Pelajaran apa yang bisa kita petik dari kasus di atas?
Satu hal yang pasti: peningkatan literasi terkait erat dengan pengoptimalan
peran buku. Fungsi buku dan teks bukan sekadar rujukan, tapi juga sebagai
medium untuk berpikir kritis dengan cara mendiskusikan makna yang bukan sekadar
permukaan. Pendidikan yang melibatkan buku dan bahan bacaan (lebih dari sekadar
buku teks) sebagai sumber ajar akan memfasilitasi guru dan siswa dalam proses
pembelajaran yang dialogis, aktif, dan kritis.
Buku tentu saja bukan satu-satunya faktor di sini.
Peningkatan literasi siswa juga mengandaikan perlunya guru dipersiapkan untuk
menanamkan pemahaman literasi dan mengajarkannya di kelas. Dengan begitu, siswa
punya kesempatan meningkatkan daya literasi mereka di sekolah.
Korelasi antara literasi dan peran guru inilah yang
menjadi salah satu temuan penelitian saya dua tahun lalu di Jakarta. Saya
melibatkan mahasiswa calon guru di UIN Jakarta sebagai fokus penelitian. Mereka
saya minta belajar memahami dan membaca buku dan teks dengan kritis. Ketika
membaca buku berilustrasi, saya memperkenalkan konsep narasi dalam relasi teks
dan gambar yang ada dalam suatu buku. Asumsinya, teks dan gambar sejatinya
memiliki cara unik untuk menyampaikan cerita sesuai dengan yang diinginkan oleh
pengarang. Saya meminta para mahasiswa calon guru tersebut lebih memperhatikan
secara saksama pesan dalam teks, dan bagaimana pesan itu disampaikan, juga efek
apa yang diinginkan terhadap pembaca.
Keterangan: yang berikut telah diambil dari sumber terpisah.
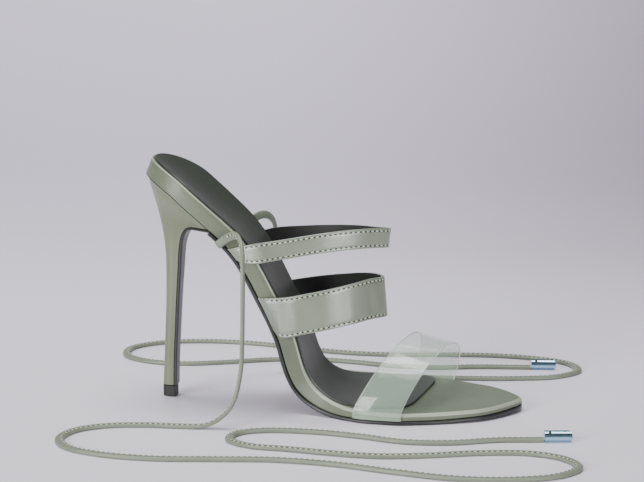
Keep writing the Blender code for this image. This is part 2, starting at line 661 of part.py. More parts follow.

Hasilnya, mereka membaca dengan lebih
kritis dan cenderung tidak menerima begitu saja informasi yang mereka baca.
Paradigma baru literasi, yang tak lagi berpuas diri pada
kemampuan baca-tulis, tapi juga peningkatan daya nalar siswa, tentunya
mensyaratkan proses peningkatan literasi yang berkesinambungan, dari jenjang
pendidikan dini hingga dewasa. Tak ada jalan pintas untuk itu.